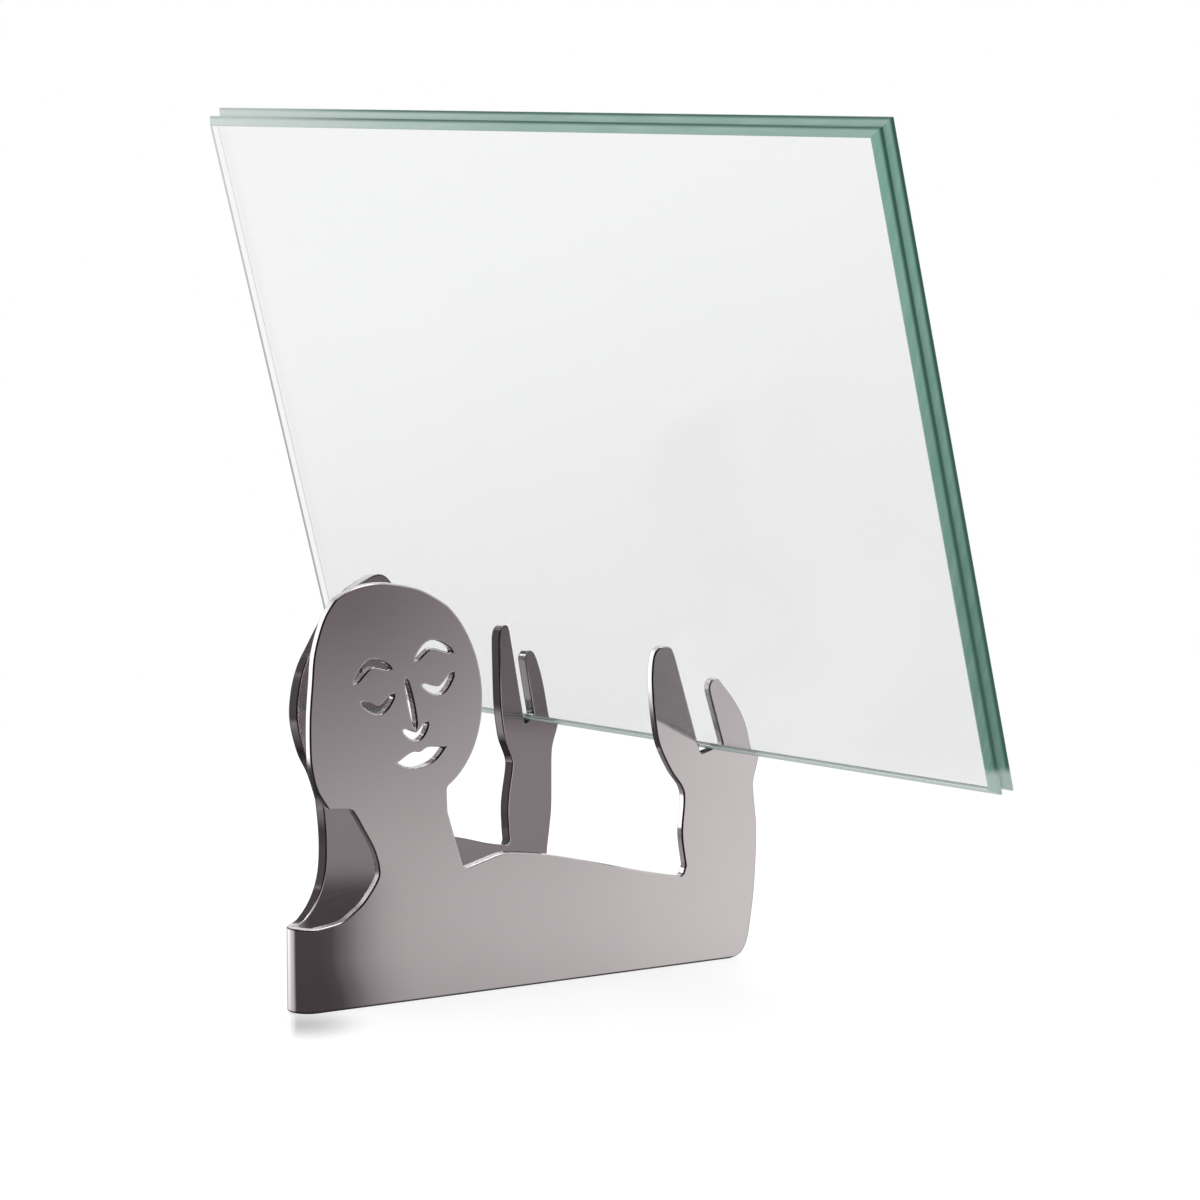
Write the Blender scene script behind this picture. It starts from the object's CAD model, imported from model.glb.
"""Looks of a photo holder: a polished plate folded to a V, and two loose bevelled panes."""

import math

import bmesh
import bpy
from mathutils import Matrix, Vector


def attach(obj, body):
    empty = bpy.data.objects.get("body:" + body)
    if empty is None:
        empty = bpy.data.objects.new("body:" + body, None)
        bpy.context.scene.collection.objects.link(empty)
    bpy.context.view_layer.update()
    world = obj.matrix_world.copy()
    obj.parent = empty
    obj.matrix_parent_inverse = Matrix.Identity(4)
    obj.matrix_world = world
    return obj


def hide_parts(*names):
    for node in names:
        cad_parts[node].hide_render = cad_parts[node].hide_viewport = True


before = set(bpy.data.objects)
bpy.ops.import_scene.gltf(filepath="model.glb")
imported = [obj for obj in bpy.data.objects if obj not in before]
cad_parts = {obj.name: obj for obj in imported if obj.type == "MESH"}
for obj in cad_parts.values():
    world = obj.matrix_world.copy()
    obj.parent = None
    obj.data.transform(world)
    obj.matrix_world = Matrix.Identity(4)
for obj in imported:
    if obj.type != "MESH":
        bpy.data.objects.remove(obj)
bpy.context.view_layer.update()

MM = 0.001
WHITE = (1, 1, 1, 1)

# In the pairs and fours below, a place, level or tone goes from the first number to the
# second. With it the effect goes from 0 to 1, or from the third number to the fourth. Two
# pairs in one are the start and the end of a stretch, both from outside inwards.

# Camera: a long lens a little above the height of the panes' top, on the figures' side
EYE = Vector((-491.5, -554.93, 176.49)) * MM
YAW_DEG = -45.896
PITCH_DEG = -7.635
LENS = 121.89
SENSOR = 36.0

# Plate as it is bent: half the angle of the V, and the axis of the fold
HALF_ANGLE = math.radians(14.95)
FOLD_AXIS_X = 3.0 * MM

# Panes: their lean, where their faces lie across it, their spacing, where the bevel ends
# and the height of their lower edge
LEAN = math.radians(16.3)
PANES_FROM = 92.0 * MM
PANE_PITCH = 2.2 * MM
BEVEL_END = 1.6 * MM
PANES_FOOT = 41.9 * MM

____

### Exercise requirements
Using the data above, transcribe the lines that run from the line with "obj.data.transform(world)" to the line with "WHITE = (1, 1, 1, 1)", both ends kept, and output nothing else.

### Final answer
    obj.data.transform(world)
    obj.matrix_world = Matrix.Identity(4)
for obj in imported:
    if obj.type != "MESH":
        bpy.data.objects.remove(obj)
bpy.context.view_layer.update()

MM = 0.001
WHITE = (1, 1, 1, 1)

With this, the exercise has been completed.